• REQUIREMENTS:
Quote only the part that opens with the line containing "Keep writing the" and closes with the line containing "# tungsten filament". Keep both of those lines.

Rows from a 3D modeling dataset

┄┄┄┄┄┄┄┄┄┄

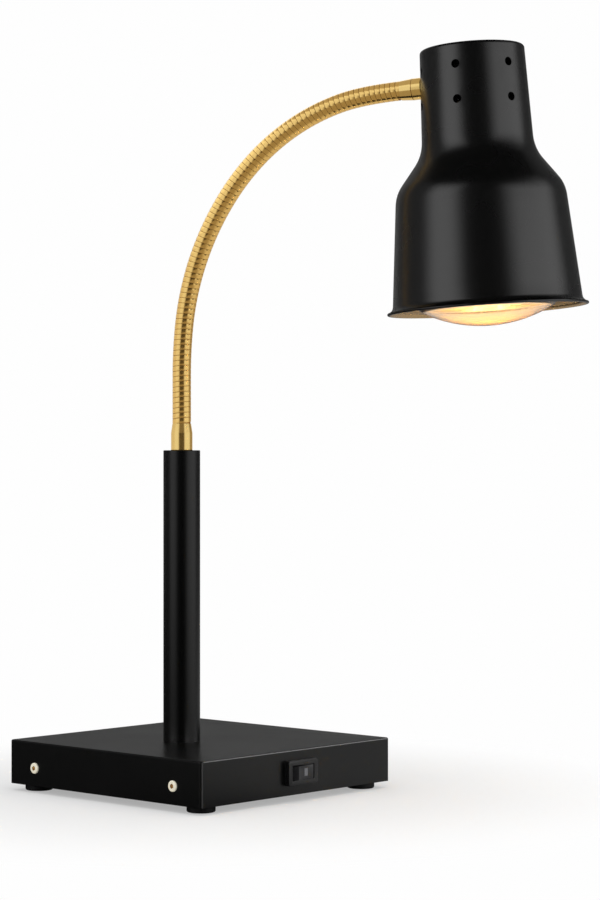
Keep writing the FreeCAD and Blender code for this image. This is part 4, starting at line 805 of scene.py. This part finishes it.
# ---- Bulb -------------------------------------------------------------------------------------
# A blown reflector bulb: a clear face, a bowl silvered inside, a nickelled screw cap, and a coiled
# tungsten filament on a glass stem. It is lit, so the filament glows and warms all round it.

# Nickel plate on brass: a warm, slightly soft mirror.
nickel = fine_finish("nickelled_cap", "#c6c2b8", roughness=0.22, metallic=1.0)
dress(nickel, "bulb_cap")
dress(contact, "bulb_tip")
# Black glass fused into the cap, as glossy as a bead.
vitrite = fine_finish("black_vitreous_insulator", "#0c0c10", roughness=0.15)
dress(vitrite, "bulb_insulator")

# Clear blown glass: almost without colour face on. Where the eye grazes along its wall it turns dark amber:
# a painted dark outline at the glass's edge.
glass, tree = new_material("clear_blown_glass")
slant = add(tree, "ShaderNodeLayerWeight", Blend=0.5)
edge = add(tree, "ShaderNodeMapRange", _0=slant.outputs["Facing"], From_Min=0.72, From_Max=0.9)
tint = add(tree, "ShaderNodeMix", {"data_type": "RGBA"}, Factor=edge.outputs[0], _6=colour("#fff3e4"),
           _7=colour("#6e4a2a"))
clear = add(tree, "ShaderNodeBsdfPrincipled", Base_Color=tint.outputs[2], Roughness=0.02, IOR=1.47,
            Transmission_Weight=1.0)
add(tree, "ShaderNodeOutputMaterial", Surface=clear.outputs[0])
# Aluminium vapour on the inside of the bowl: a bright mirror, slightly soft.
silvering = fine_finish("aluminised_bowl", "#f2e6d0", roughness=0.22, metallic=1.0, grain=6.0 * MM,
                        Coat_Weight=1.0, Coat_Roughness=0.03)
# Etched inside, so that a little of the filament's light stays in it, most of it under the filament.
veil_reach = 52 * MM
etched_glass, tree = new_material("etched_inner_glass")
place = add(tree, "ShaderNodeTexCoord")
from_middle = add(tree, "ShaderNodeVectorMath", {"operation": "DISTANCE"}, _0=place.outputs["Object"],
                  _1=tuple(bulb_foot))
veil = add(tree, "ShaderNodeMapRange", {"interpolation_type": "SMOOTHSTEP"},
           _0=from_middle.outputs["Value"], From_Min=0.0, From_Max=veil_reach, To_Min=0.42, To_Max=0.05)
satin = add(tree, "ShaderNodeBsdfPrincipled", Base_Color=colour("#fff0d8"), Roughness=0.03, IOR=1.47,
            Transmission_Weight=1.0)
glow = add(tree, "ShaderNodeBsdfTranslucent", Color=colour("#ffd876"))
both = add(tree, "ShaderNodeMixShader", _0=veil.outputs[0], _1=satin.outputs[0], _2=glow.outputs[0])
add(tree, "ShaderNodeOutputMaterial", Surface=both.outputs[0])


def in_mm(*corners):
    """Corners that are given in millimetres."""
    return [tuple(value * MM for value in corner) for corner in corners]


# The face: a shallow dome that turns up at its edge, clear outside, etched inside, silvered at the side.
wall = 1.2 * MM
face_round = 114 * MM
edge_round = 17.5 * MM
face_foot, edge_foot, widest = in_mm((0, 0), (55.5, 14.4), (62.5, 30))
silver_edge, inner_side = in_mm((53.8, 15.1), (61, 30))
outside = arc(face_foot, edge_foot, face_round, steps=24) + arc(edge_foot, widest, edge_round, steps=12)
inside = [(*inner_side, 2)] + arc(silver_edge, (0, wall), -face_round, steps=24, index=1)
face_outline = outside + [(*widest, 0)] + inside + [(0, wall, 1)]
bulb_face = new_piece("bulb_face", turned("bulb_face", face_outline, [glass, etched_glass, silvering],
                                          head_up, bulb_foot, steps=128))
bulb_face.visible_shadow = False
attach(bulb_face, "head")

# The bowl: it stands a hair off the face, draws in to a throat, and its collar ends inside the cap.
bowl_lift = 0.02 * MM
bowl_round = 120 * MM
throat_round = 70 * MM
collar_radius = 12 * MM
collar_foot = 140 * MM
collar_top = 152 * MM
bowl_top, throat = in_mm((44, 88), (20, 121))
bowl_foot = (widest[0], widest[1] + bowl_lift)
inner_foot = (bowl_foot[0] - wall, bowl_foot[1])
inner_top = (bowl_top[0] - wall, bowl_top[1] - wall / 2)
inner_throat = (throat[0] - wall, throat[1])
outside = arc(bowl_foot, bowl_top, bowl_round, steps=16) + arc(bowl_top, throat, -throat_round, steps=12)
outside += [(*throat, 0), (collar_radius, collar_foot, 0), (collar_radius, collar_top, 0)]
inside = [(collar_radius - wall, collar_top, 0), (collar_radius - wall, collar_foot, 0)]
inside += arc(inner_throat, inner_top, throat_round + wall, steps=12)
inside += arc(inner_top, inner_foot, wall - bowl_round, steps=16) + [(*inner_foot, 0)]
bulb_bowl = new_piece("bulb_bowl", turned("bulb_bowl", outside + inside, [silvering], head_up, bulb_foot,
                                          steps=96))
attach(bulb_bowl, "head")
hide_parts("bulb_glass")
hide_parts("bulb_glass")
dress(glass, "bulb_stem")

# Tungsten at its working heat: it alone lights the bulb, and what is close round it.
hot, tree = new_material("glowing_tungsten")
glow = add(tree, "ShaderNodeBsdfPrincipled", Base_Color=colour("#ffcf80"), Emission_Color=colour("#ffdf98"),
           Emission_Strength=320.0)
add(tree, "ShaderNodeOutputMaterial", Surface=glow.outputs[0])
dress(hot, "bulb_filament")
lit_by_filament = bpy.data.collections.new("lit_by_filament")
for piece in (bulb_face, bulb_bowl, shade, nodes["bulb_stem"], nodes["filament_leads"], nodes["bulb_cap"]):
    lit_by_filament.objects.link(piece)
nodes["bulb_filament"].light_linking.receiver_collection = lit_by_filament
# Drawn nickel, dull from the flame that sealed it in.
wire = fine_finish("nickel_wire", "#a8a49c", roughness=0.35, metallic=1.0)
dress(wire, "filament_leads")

┄┄┄┄┄┄┄┄┄┄

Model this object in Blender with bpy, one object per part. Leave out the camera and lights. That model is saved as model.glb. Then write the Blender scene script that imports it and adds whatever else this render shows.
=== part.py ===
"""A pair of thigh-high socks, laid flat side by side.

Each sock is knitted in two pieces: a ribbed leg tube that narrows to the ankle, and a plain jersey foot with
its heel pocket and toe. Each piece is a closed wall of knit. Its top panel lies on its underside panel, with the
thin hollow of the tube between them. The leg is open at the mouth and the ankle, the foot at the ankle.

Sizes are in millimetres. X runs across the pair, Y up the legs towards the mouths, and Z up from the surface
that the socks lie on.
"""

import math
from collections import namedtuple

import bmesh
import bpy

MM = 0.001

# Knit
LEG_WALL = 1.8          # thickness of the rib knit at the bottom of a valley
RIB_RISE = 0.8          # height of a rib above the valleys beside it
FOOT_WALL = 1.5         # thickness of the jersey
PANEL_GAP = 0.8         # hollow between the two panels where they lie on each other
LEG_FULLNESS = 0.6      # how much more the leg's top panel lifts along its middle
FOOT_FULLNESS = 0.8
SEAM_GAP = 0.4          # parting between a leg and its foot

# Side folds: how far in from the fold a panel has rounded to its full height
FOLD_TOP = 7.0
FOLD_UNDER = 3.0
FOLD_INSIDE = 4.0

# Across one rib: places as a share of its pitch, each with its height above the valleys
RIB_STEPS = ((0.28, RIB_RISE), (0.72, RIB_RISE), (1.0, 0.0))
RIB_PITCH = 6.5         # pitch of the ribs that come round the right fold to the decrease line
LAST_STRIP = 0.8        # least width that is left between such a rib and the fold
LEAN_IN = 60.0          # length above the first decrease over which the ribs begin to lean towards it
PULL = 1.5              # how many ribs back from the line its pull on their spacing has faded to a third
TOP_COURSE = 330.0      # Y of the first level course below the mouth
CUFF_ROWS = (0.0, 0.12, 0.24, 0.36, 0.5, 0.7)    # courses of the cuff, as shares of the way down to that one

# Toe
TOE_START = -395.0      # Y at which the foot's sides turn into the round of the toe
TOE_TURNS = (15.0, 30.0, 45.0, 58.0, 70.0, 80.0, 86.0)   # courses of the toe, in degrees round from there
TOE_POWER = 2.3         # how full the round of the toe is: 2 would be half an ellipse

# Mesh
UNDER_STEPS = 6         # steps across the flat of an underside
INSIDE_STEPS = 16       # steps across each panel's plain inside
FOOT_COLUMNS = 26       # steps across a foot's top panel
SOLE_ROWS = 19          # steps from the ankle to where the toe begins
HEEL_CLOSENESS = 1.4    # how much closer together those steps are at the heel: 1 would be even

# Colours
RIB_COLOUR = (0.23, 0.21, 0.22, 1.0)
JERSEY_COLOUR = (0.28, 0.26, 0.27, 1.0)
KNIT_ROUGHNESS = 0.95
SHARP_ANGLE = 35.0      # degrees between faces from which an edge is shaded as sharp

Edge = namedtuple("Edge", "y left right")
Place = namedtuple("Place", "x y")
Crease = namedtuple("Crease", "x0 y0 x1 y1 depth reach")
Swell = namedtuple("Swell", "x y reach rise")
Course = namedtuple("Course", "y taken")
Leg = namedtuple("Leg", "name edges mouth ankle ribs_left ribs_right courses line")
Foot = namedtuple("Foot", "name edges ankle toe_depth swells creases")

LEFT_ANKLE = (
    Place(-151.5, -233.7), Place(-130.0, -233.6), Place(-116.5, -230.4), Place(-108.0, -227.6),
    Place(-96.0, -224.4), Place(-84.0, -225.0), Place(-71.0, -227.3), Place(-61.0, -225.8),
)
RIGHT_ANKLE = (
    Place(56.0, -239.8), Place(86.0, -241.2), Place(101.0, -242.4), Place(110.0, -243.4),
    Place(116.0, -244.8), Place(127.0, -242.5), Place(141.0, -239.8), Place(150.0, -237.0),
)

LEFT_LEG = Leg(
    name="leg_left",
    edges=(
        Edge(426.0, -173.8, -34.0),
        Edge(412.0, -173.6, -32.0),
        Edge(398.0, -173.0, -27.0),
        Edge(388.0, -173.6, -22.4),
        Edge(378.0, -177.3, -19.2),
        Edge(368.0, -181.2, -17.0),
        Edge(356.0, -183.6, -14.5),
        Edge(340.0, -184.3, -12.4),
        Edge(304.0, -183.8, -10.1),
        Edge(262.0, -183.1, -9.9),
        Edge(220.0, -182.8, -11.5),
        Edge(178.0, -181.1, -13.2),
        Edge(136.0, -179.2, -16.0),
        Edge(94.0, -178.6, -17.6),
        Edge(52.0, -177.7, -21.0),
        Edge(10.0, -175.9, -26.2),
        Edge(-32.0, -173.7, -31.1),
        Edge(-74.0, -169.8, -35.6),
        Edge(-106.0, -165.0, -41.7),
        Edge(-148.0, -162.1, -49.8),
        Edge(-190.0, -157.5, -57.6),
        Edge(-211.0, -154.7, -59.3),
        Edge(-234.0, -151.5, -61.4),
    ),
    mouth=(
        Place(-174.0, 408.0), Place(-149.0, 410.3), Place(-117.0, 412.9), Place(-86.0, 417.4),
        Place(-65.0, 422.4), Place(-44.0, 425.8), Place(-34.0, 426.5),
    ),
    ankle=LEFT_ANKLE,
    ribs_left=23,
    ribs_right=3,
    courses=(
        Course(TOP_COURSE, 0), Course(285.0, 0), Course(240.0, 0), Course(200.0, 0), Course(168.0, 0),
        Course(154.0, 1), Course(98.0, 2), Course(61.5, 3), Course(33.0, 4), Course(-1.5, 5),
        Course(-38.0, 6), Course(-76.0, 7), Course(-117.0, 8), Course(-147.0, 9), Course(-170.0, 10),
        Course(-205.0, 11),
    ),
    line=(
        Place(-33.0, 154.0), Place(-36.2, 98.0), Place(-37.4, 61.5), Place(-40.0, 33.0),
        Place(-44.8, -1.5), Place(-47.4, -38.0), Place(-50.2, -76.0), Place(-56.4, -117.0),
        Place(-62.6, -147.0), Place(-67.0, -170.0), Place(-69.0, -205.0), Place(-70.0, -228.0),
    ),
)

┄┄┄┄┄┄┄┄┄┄

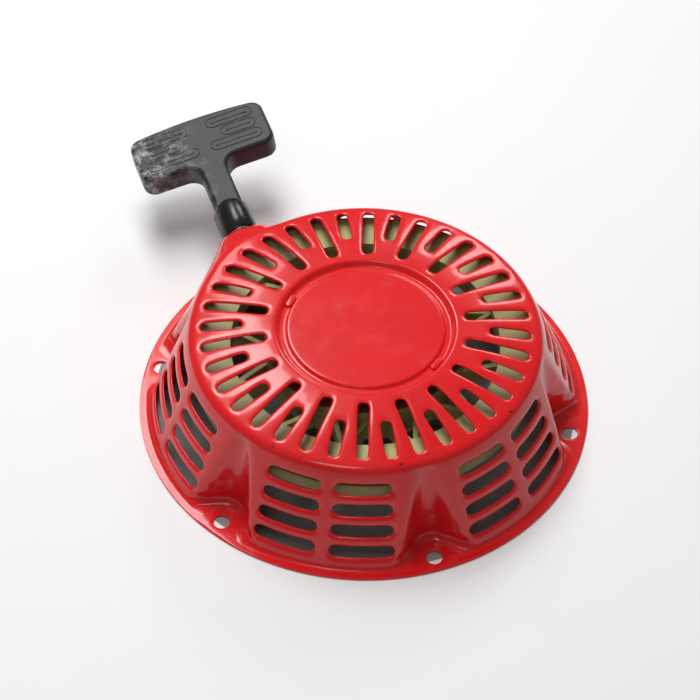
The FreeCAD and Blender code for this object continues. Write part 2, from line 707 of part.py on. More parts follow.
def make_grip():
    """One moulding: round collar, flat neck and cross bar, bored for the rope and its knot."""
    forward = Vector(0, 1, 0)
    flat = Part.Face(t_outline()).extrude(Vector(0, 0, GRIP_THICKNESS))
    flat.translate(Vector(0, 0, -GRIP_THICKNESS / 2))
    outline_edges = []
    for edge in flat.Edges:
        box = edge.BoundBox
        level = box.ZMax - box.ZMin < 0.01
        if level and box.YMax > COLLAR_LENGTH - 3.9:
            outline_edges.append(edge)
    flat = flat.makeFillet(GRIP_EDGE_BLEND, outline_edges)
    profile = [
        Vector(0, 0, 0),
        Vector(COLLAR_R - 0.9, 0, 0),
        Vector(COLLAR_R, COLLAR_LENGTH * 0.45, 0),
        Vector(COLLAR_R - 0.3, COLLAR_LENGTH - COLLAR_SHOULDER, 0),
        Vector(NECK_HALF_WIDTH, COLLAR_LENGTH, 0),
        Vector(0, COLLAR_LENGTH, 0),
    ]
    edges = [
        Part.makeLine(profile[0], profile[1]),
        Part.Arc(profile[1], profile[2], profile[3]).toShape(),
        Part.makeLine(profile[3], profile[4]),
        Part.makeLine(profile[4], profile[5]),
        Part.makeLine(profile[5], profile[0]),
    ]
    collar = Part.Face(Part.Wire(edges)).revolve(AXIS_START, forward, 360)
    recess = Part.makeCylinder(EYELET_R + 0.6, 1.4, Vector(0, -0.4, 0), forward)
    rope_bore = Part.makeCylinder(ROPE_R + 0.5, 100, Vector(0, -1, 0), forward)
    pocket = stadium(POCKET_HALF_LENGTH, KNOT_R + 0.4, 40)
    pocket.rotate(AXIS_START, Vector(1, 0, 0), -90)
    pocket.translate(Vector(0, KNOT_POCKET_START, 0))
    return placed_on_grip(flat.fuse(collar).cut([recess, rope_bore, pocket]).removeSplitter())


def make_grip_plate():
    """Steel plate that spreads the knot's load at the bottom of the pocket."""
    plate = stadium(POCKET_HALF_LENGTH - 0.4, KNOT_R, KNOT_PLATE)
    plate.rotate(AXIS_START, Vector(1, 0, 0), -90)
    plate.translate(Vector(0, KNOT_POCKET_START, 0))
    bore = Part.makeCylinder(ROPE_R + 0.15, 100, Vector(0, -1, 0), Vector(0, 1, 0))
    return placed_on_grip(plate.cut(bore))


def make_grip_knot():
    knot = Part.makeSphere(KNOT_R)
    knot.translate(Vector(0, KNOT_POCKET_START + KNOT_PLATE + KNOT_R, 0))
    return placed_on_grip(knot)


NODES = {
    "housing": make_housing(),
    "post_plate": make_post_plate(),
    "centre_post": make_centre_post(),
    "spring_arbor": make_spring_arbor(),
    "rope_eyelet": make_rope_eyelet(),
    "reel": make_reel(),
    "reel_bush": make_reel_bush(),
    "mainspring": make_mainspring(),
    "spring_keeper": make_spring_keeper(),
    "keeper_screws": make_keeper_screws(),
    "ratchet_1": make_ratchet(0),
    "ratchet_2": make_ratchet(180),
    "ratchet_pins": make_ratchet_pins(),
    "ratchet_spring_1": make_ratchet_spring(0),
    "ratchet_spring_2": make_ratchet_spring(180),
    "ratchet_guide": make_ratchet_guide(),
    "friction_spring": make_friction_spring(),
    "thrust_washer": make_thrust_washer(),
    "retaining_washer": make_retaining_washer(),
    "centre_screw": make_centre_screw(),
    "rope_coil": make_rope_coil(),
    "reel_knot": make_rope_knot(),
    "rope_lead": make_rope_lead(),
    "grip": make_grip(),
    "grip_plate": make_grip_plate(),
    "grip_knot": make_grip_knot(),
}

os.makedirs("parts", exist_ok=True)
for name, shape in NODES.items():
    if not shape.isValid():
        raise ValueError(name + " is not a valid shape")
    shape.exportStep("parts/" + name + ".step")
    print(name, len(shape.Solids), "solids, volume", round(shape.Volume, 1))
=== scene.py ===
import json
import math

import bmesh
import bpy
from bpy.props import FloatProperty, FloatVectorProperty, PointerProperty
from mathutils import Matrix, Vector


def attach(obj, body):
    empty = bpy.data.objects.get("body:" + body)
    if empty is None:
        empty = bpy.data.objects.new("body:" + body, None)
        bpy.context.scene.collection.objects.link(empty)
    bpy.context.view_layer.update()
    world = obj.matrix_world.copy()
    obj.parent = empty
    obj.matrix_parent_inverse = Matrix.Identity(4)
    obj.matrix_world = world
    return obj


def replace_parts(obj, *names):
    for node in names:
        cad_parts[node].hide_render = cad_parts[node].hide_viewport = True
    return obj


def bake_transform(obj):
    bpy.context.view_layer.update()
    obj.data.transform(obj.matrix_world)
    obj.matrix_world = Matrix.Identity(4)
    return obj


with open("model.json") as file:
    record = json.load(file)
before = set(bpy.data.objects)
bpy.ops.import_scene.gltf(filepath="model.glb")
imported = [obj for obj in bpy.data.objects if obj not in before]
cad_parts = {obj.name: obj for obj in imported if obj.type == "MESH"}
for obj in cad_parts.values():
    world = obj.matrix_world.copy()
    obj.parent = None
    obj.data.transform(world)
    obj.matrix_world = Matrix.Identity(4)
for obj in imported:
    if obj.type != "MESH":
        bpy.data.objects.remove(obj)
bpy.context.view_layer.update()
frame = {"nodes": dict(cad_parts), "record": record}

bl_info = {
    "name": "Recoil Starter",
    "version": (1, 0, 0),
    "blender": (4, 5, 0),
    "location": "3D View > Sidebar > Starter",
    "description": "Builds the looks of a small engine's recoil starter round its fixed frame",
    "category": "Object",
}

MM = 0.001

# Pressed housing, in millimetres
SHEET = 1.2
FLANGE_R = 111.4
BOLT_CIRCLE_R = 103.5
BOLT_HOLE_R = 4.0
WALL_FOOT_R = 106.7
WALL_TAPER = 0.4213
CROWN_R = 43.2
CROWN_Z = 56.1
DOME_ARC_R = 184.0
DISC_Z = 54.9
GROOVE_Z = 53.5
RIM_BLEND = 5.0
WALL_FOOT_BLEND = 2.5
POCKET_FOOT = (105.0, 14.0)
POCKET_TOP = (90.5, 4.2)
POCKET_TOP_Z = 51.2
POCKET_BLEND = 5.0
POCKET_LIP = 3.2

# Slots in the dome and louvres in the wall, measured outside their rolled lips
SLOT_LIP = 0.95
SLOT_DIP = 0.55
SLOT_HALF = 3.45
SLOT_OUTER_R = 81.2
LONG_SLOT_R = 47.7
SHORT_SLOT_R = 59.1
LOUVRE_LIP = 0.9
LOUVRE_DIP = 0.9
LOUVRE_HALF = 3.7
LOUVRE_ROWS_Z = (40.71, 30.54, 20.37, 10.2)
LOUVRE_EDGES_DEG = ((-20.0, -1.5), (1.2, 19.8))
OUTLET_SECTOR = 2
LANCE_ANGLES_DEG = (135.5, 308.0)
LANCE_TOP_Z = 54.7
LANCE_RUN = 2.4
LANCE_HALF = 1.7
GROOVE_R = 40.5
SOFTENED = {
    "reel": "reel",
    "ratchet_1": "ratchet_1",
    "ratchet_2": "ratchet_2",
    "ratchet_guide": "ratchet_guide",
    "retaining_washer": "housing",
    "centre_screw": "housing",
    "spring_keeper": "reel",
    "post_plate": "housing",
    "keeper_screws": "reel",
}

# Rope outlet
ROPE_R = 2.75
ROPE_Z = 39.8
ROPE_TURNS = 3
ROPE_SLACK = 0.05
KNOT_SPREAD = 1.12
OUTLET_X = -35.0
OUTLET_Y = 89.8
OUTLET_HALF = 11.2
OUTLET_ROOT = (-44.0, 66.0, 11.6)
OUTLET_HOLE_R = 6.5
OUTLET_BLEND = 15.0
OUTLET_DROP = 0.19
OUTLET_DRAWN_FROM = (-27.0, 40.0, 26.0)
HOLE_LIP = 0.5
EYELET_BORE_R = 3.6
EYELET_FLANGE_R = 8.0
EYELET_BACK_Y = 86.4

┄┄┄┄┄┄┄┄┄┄

• RESPONSE TO THIS TASK:
Keep writing the FreeCAD and Blender code for this image. This is part 4, starting at line 805 of scene.py. This part finishes it.
# ---- Bulb -------------------------------------------------------------------------------------
# A blown reflector bulb: a clear face, a bowl silvered inside, a nickelled screw cap, and a coiled
# tungsten filament on a glass stem. It is lit, so the filament glows and warms all round it.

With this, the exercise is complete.